Chapter Six  / Page 83 “Bowie’s Waiata”: Radio Documentary and Fandom

This book was edited by Matt Mollgaard from AUT in Auckland, NZ, and is described as;

“…a collection of contemporary research by radio scholars from the United Kingdom, Canada, Australia and New Zealand. It explores different aspects of this both simple and complex medium, from early radio histories to the contemporary developments of radio on the Internet. Chapters engage with critical debates about the role of government, business and communities in how radio is used in our societies. Some chapters provide important new insights into making radio, and radio as a cultural force. Other chapters explore developments in research methodologies that enable deeper insights into contemporary radio and its audiences. This book provides a range of platforms for engaging with radio and radio research as a rich, vibrant and fruitful way to further our understandings of the media and ultimately, ourselves.”

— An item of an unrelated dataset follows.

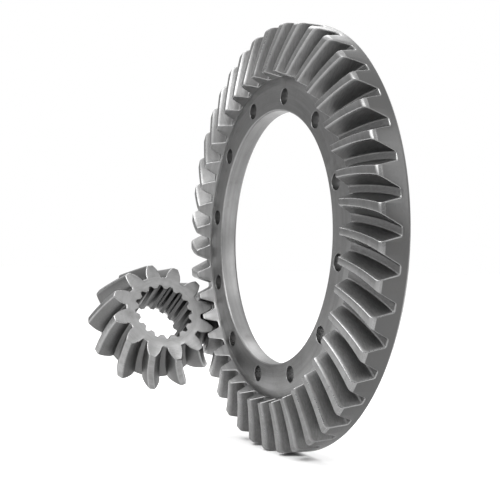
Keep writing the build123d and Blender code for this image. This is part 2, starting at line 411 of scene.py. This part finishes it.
def tooth_marks(gear, rows, turned_count, painted_shade_rows=()):
    """Return the attributes of each row: where tooth flanks, rounded edges and the bore that gets painted
    shade are.
    """
    flank_end, round_end = gear.marks[3:5]
    flank = np.zeros(gear.points)
    flank[:flank_end] = 1
    edge = np.zeros(gear.points)
    edge[flank_end:round_end] = 1
    back = slice(-2, 0, -1)
    flank = np.tile(np.concatenate([flank, flank[back]]), gear.teeth)
    edge = np.tile(np.concatenate([edge, edge[back]]), gear.teeth)
    flanks, edges = [], []
    for i in range(len(rows)):
        from_end = min(i, len(rows) - 1 - i)
        rounded = 0 < from_end < END_STEPS
        flanks.append(flank * (from_end > END_STEPS - 1))
        edges.append(np.maximum(edge * (from_end > 0), float(rounded)))
    for _ in range(turned_count):
        flanks.append(np.zeros_like(flank))
        edges.append(np.zeros_like(edge))
    bore = [np.full_like(flank, i - len(rows) in painted_shade_rows, float) for i in range(len(flanks))]
    return {"flank": flanks, "edge": edges, "bore": bore}


def ring_gear_piece():
    """Build the ring gear's detailed mesh."""
    outside, crown_z = heel_point(RING_CONE, RING_ADDENDUM)
    along_face = (-sin(RING_FACE_CONE), -cos(RING_FACE_CONE))
    gear = Gear(
        RING_TEETH, RING_CONE, RING_ROOT_CONE, RING_FACE_CONE, RING_TOOTH, 1, RING_TURN,
        crown=CornerArc((outside, crown_z), along_face, (0, 1), CROWN_ROUND),
        toe=lambda cone: TOE / np.cos(cone - RING_CONE),
        heel=lambda cone: outside / np.sin(cone),
        edge_radius=0.8, flank_steps=6, crown_steps=8,
    )
    rows = tooth_rows(gear)
    front = RING_MOUNTING - FLANGE_THICKNESS
    back = RING_MOUNTING
    rim_back = back + RIM_BEHIND_FLANGE
    bore = RING_BORE / 2
    recess = RECESS_DIAMETER / 2
    toe_z = front + RELIEF_DEPTH
    toe_radius = (TOE - toe_z * cos(RING_CONE)) / sin(RING_CONE)
    outline = soften([
        (outside, rim_back - 2 * RIM_CHAMFER),
        (outside, rim_back - RIM_CHAMFER),
        (outside - RIM_CHAMFER, rim_back),
        (recess + EDGE, rim_back),
        (recess, rim_back - EDGE),
        (recess, back),
        (bore + BORE_BACK_CHAMFER, back),
        (bore, back - BORE_BACK_CHAMFER),
        (bore, front + BORE_FRONT_CHAMFER),
        (bore + BORE_FRONT_CHAMFER, front),
        (RELIEF_RADIUS, front),
        (toe_radius, toe_z),
    ])
    turned = turned_rows(outline, rows[-1], rows[0])
    return make_mesh("ring_gear_detail", rows + turned, tooth_marks(gear, rows, len(turned)))


def turned_pin(outline, place, segments=HOLE_SEGMENTS):
    """Return the points and faces of a closed turned solid that stands at a place."""
    angles = 2 * pi * np.arange(segments) / segments
    points, faces = [], []
    for radius, z in outline:
        for angle in angles:
            points.append((place[0] + radius * cos(angle), place[1] + radius * sin(angle), z))
    for row in range(len(outline) - 1):
        low = row * segments
        high = low + segments
        for i in range(segments):
            j = (i + 1) % segments
            faces.append((low + i, low + j, high + j, high + i))
    faces.append(tuple(reversed(range(segments))))
    faces.append(tuple((len(outline) - 1) * segments + i for i in range(segments)))
    return points, faces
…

The introduction to my chapter contribution reads…

“Sam Coley discusses music and radio documentary too, while also exploring ideas of fandom and how fans use the Internet to repurpose collectable material and to display their devotion. By taking us from the height of David Bowie’s musical career, to discovering a previously unheard Bowie song and then to documentaries made 25 years later and remixed by Bowie fans, Coley interrogates notions of fandom and also radio content on the Internet, providing us with insights into how the Internet can expand radio’s potential, but also how audiences can re- imagine radio content, given the right tools and motivations.”

Editor: Matt Mollgaard / Cambridge Scholars Publishing

Date Of Publication: Mar 2012
Isbn13: 978-1-4438-3607-4
Isbn: 1-4438-3607-9

More details available here.


Book Chapter; “The Music Documentary: Acid Rock to Electropop”

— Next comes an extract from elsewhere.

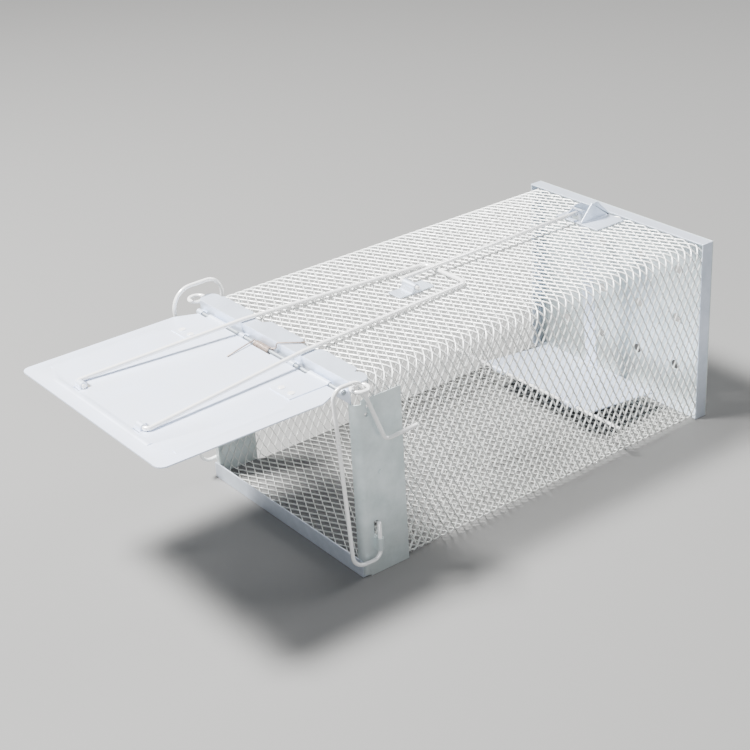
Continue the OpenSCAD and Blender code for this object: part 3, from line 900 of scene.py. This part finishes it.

“Sound and Vision: Radio Documentary, Fandom, and New Participatory Cultures”, Chapter co written with Prof. Oliver Carter in The Music Documentary: Acid Rock To Electropop Edited by Benjamin Halligan, Robert Edgar, and Kirsty Fairclough-Isaacs, Routledge, 2013

The Music Documentary offers a wide-range of approaches, across key in the history of popular music, in order to define and interrogate this prominent genre of film-making.”

This new book was published by Routledge as part of their “Music and Screen Media” series. Although it mainly focuses on music documentary relating to film – my  colleague Oliver Carter and I have contributed a chapter which looks at specifically at music radio and online fan engagement with documentaries. It also touches on the similarities and differences between music documentary production techniques for film and radio.

More info about the book, edited by Benjamin Halligan, Robert Edgar, and Kirsty Fairclough-Isaacs, can be found on the Routledge website.

“The writers in this volume argue persuasively that the music documentary must be considered as an essential cultural artefact in documenting stars and icons, and musicians and their times – particularly for those figures whose fame was achieved posthumously.”

“The reader will find comprehensive discussions of the history of music documentaries, insights in their production and promotion, close studies of documentaries relating to favourite bands or performers, and approaches to questions of music documentary and form, from the celluloid to the digital age.”


Book Contribution; “Spirit of Talk Talk”

“A richly illustrated, beautifully designed book celebrating the music and art of the legendary Talk Talk.”

I provided a few thoughts on the band Talk Talk, which stemmed from an interview I conducted with James Marsh, for my “Xfm 25″ radio documentary about the album “The Colour Of Spring”. James is the wonderful illustrator whose artwork has become synonymous with Talk Talk’s music. He designed all of the bands album sleeves along with posters and the covers of their numerous 45’s and 12” singles.

The interview was conducted over a Skype connection and James turned out to be a superb contributor. In fact, he was pretty much the only primary source of content – since the band split in 1991 and have been reluctant to grant interviews since.

James asked me for some comments about the group for his book “Spirit of Talk Talk” which he co-authored with Toby Benjamin and was published in September 2012. The book features 100 written contributions from bands, label owners, DJs and “creatives”.